# START OF Data shown

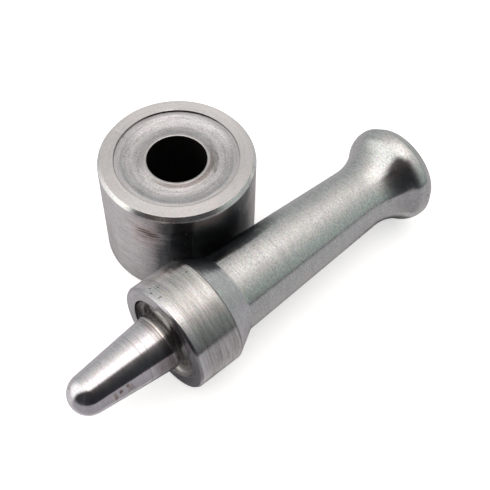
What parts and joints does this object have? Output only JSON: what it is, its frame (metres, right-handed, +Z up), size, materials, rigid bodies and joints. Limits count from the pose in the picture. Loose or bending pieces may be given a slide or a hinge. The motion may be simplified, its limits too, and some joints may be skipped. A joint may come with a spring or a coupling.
{
  "type": "grommet setting tool",
  "caption": "Two-piece hand tool for setting sheet-metal grommets: a dished die block with a through bore, and a turned punch with a tapered pilot, grooved collar and flared head.",
  "frame": {"origin": "on the die block's axis, in the plane of its base", "axes": "+Z up along the die's bore. The punch lies on the bench beside the die, its head towards +X +Y and its pilot towards -X -Y"},
  "size_m": [0.0743, 0.0705, 0.0254],
  "materials": {
    "die_steel": "bare turned and ground steel, lightly worn",
    "punch_steel": "bare turned steel with fine lathe marks, polished pilot"
  },
  "bodies": {
    "die": {"die_block": "die_steel"},
    "punch": {"setting_punch": "punch_steel"}
  },
  "joints": [
    {"name": "punch_lift", "type": "slide", "parent": "die", "child": "punch", "axis": [0, 0, 1], "range_m": [0, 0.06]}
  ]
}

# END OF Data shown

## What to produce
Extract all of the data shown above without alteration.

## Written answer
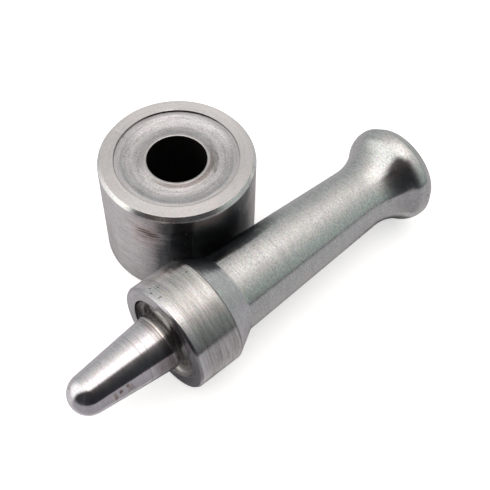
What parts and joints does this object have? Output only JSON: what it is, its frame (metres, right-handed, +Z up), size, materials, rigid bodies and joints. Limits count from the pose in the picture. Loose or bending pieces may be given a slide or a hinge. The motion may be simplified, its limits too, and some joints may be skipped. A joint may come with a spring or a coupling.
{
  "type": "grommet setting tool",
  "caption": "Two-piece hand tool for setting sheet-metal grommets: a dished die block with a through bore, and a turned punch with a tapered pilot, grooved collar and flared head.",
  "frame": {"origin": "on the die block's axis, in the plane of its base", "axes": "+Z up along the die's bore. The punch lies on the bench beside the die, its head towards +X +Y and its pilot towards -X -Y"},
  "size_m": [0.0743, 0.0705, 0.0254],
  "materials": {
    "die_steel": "bare turned and ground steel, lightly worn",
    "punch_steel": "bare turned steel with fine lathe marks, polished pilot"
  },
  "bodies": {
    "die": {"die_block": "die_steel"},
    "punch": {"setting_punch": "punch_steel"}
  },
  "joints": [
    {"name": "punch_lift", "type": "slide", "parent": "die", "child": "punch", "axis": [0, 0, 1], "range_m": [0, 0.06]}
  ]
}